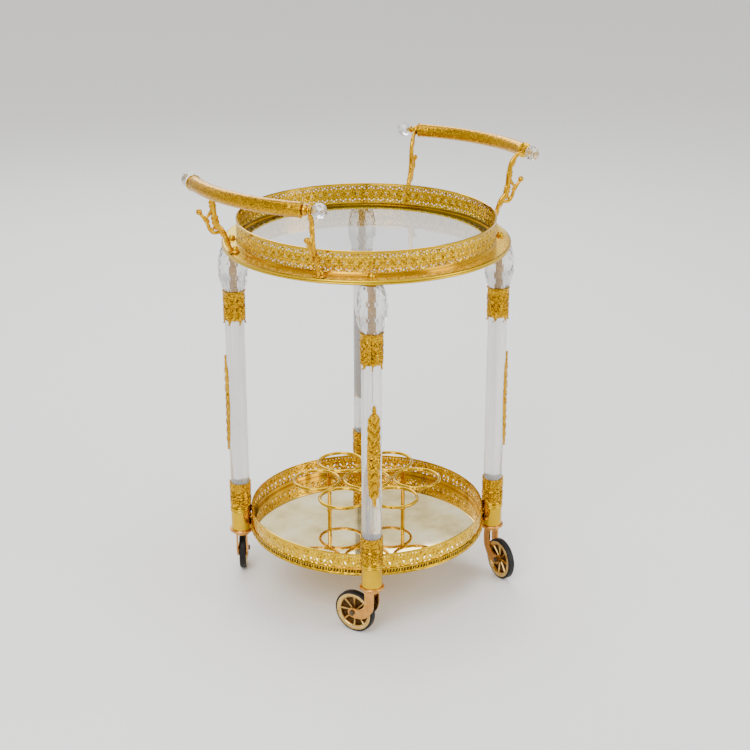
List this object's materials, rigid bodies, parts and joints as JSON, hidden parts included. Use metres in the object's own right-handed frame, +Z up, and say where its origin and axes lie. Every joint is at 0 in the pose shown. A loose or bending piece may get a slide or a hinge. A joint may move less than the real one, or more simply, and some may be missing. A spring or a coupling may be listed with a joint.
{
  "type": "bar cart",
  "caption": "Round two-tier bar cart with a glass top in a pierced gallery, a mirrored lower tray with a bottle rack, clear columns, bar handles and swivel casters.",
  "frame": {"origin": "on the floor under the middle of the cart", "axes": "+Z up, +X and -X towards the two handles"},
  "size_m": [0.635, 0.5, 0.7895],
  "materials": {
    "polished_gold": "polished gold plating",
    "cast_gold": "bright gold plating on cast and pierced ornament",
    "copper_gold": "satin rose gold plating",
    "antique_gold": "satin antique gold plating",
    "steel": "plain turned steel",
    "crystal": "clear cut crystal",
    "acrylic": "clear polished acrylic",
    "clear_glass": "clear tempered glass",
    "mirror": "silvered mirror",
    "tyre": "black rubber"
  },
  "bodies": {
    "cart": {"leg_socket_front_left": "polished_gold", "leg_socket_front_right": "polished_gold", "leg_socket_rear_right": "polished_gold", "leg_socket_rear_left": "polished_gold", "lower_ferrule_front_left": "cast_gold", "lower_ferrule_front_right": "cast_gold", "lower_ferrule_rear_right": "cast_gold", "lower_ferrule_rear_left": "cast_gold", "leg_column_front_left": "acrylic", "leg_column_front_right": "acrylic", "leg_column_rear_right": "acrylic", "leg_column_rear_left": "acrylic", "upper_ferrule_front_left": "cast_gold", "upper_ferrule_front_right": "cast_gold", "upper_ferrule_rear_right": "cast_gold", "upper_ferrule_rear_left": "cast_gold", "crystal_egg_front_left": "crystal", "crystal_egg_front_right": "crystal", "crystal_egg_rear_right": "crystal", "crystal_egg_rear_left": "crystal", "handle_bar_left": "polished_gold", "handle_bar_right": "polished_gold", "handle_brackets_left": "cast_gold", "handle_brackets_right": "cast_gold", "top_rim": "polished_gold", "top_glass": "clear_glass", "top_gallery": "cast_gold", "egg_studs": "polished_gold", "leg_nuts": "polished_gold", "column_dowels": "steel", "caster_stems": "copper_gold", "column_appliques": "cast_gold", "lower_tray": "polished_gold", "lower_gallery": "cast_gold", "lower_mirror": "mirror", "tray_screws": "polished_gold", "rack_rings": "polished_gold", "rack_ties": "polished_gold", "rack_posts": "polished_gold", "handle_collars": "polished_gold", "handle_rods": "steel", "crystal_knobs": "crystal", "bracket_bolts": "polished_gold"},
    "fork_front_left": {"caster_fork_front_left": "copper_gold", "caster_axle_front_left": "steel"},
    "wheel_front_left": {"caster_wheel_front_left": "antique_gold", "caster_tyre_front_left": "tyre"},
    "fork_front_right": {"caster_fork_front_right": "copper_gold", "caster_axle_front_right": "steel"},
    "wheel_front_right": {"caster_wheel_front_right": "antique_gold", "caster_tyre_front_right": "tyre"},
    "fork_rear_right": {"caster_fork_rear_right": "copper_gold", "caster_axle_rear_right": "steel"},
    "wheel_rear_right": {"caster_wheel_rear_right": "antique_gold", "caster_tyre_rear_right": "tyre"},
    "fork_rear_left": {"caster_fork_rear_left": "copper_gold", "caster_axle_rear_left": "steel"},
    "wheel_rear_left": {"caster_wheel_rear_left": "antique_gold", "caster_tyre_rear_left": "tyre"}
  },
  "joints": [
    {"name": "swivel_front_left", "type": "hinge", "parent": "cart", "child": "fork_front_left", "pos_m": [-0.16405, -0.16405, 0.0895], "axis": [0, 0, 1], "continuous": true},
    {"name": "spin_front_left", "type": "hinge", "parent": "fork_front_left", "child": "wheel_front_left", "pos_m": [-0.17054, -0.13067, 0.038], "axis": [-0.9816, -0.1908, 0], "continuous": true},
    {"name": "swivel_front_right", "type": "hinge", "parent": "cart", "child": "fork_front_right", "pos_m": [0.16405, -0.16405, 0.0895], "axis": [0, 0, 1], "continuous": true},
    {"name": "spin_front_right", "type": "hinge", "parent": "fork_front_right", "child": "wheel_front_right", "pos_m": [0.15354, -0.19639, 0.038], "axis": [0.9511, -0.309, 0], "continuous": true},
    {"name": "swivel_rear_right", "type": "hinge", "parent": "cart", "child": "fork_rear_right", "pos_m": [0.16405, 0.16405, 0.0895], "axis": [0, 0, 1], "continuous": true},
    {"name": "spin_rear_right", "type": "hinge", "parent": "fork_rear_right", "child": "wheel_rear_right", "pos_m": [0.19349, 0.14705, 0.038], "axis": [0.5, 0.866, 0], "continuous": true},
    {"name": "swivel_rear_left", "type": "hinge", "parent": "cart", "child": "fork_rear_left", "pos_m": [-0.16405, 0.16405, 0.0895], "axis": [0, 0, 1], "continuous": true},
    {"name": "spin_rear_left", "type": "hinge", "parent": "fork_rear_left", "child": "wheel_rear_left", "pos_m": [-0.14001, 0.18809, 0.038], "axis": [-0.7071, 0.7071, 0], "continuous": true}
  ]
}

===

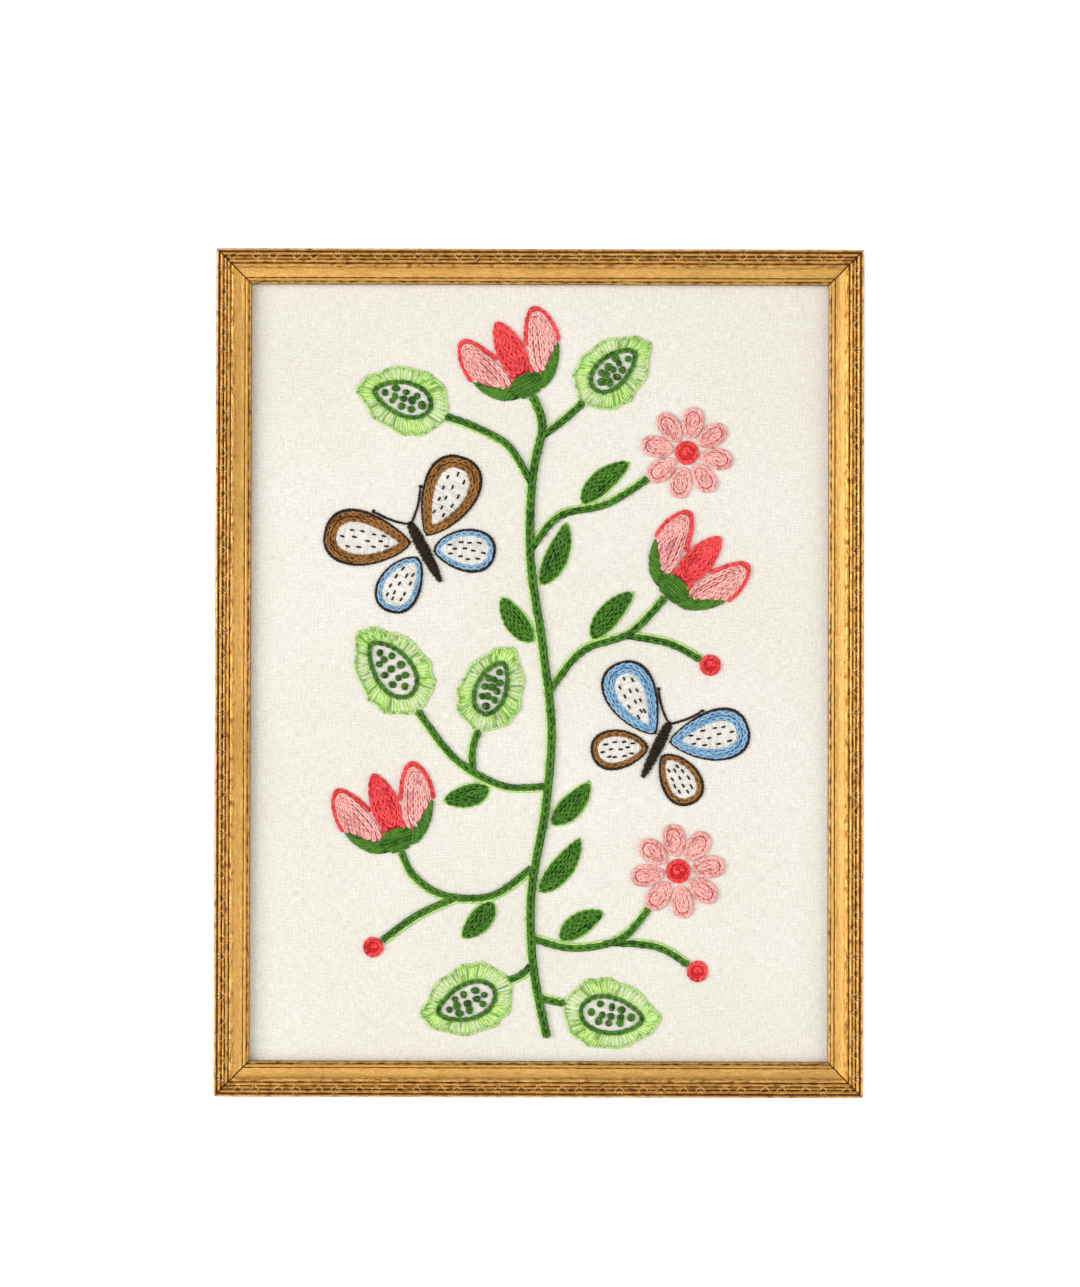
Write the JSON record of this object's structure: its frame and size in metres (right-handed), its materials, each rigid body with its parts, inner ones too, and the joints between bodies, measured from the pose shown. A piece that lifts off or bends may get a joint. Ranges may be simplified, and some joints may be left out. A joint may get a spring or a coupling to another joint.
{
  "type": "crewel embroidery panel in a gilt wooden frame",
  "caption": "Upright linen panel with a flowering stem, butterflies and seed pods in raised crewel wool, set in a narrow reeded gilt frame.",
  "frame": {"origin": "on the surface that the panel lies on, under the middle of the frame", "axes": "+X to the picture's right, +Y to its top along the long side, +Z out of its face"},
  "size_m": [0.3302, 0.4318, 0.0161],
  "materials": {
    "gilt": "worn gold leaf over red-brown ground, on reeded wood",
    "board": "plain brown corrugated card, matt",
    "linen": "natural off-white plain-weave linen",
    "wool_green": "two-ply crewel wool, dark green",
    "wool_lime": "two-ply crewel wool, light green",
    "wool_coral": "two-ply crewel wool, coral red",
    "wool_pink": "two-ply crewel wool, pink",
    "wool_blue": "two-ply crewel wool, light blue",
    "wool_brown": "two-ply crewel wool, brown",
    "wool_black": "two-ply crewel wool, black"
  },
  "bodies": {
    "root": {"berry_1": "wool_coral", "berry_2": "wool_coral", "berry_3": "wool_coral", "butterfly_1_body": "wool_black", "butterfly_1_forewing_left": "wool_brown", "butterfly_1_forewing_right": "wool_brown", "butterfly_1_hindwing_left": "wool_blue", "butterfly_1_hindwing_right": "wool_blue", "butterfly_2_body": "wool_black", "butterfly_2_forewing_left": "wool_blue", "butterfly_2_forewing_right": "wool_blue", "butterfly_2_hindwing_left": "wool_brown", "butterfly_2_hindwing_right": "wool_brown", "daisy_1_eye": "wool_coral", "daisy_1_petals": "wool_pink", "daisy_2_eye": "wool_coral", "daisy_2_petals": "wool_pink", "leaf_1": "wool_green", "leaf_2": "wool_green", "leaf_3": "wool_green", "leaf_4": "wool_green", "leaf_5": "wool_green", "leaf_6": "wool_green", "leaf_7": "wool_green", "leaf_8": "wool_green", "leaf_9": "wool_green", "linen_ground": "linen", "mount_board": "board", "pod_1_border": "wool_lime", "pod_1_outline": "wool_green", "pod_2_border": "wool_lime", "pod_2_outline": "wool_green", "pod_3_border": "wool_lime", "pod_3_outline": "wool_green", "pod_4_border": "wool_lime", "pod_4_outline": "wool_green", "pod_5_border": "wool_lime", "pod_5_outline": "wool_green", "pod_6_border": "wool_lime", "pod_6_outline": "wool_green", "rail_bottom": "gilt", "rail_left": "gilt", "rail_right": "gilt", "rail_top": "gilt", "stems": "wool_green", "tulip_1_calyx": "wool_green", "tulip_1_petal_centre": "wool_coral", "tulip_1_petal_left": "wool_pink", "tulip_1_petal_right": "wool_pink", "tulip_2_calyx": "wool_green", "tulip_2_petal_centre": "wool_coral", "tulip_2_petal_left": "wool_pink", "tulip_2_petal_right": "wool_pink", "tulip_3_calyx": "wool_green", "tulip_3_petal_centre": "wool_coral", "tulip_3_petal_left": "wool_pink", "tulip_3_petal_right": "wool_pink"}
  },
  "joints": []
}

===

__Task brief__
Locate the word "that" in the entries, and copy every line where it is found.

__Problem solution__
Write the JSON record of this object's structure: its frame and size in metres (right-handed), its materials, each rigid body with its parts, inner ones too, and the joints between bodies, measured from the pose shown. A piece that lifts off or bends may get a joint. Ranges may be simplified, and some joints may be left out. A joint may get a spring or a coupling to another joint.
  "frame": {"origin": "on the surface that the panel lies on, under the middle of the frame", "axes": "+X to the picture's right, +Y to its top along the long side, +Z out of its face"},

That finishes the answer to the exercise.